The reaction requires the presence of a large excess of a coordinating amine such as pyridine which presumably binds to lead in the course of the reaction. The reaction is insensitive to radical scavengers and therefore a free radical mechanism can be ruled out. The reaction mechanism is likely to involve nucleophilic displacement of an acetate group by the phenolic group to a diorganolead intermediate which in some related reactions can be isolated. The second step is then akin to a Claisen rearrangement except that the reaction depends on the electrophilicity (hence the ortho preference) of the phenol.

The nucleophile can also be the carbanion of a β-dicarbonyl compound:

The carbanion forms by proton abstraction of the acidic α-proton by pyridine (now serving a double role) akin to the Knoevenagel condensation. This intermediate displaces an acetate ligand to a diorganolead compound and again these intermediates can be isolated with suitable reactants as unstable intermediates. The second step is reductive elimination with formation of a new C–C bond and lead(II) acetate.

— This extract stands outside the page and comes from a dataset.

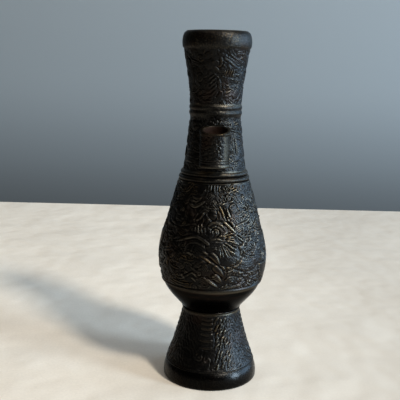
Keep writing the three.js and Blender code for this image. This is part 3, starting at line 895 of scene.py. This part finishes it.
class Finish:
    """A material under construction."""

    def __init__(self, name):
        self.material = bpy.data.materials.new(name)
        self.material.use_nodes = True
        self.tree = self.material.node_tree
        self.tree.nodes.clear()
        output = self.tree.nodes.new("ShaderNodeOutputMaterial")
        self.shader = self.tree.nodes.new("ShaderNodeBsdfPrincipled")
        self.tree.links.new(self.shader.outputs[0], output.inputs["Surface"])
        self.place = self.node("ShaderNodeTexCoord", output="Object")

    def node(self, kind, settings=None, inputs=None, output=0):
        """A node with its settings made first, then its sockets given values or links."""
        made = self.tree.nodes.new(kind)
        for key, value in (settings or {}).items():
            setattr(made, key, value)
        for key, value in (inputs or {}).items():
            self.put(made.inputs[key], value)
        return Signal(self, made.outputs[output])

    def put(self, socket, value):
        if isinstance(value, Signal):
            self.tree.links.new(value.socket, socket)
        else:
            socket.default_value = value

    def set(self, **values):
        """Values and links of the shader's own sockets, by name with _ for a space."""
        for key, value in values.items():
            self.put(self.shader.inputs[key.replace("_", " ")], value)

    def attribute(self, name):
        return self.node("ShaderNodeAttribute", {"attribute_name": name}, output="Fac")

    def along(self, axis):
        """The place on one axis, in metres."""
        return self.node("ShaderNodeSeparateXYZ", inputs={0: self.place}, output="XYZ".index(axis))

    def noise(self, size_mm, detail=4.0, rough=0.55, seed=0.0, squash=1.0):
        """Cloudy noise; squash below 1 draws it out round the vase."""
        stretch = {"Location": (seed, seed, seed), "Scale": (squash, squash, 1), "Vector": self.place}
        where = self.node("ShaderNodeMapping", inputs=stretch)
        inputs = {"Vector": where, "Scale": 1 / (size_mm * MM), "Detail": detail, "Roughness": rough}
        return self.node("ShaderNodeTexNoise", inputs=inputs)

    def cells(self, size_mm):
        """Distance from the middles of scattered cells."""
        inputs = {"Vector": self.place, "Scale": 1 / (size_mm * MM)}
        return self.node("ShaderNodeTexVoronoi", inputs=inputs, output="Distance")

    def mix(self, factor, first, second):
        """One colour to another."""
        first, second = (c if isinstance(c, Signal) else (*c, 1) for c in (first, second))
        return self.node("ShaderNodeMix", {"data_type": "RGBA"}, {0: factor, 6: first, 7: second}, 2)

    def bump(self, height, distance_mm, strength=1.0):
        inputs = {"Strength": strength, "Distance": distance_mm * MM, "Height": height}
        return self.node("ShaderNodeBump", inputs=inputs)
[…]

==Reactive intermediates==
Organolead compounds form a variety of reactive intermediates such as lead free radicals...
Me_{3}PbCl + Na (77 K) → Me_{3}Pb^{•}
...and plumbylenes, the lead carbene counterparts:
Me_{3}Pb-Pb-Me_{3} → [Me_{2}Pb]

These intermediates break up by disproportionation:
[Me_{2}Pb] + (Me_{3}Pb)_{2} → Me_{3}Pb-Pb(Me)_{2}-PbMe_{3}
Me_{3}Pb-Pb(Me)_{2}-PbMe_{3} → Pb(0) + 2 Me_{4}Pb

Plumbylidines of the type RPb (formally Pb(I)) are ligands to other metals in L_{n}MPbR compounds (compare to carbon metal carbynes).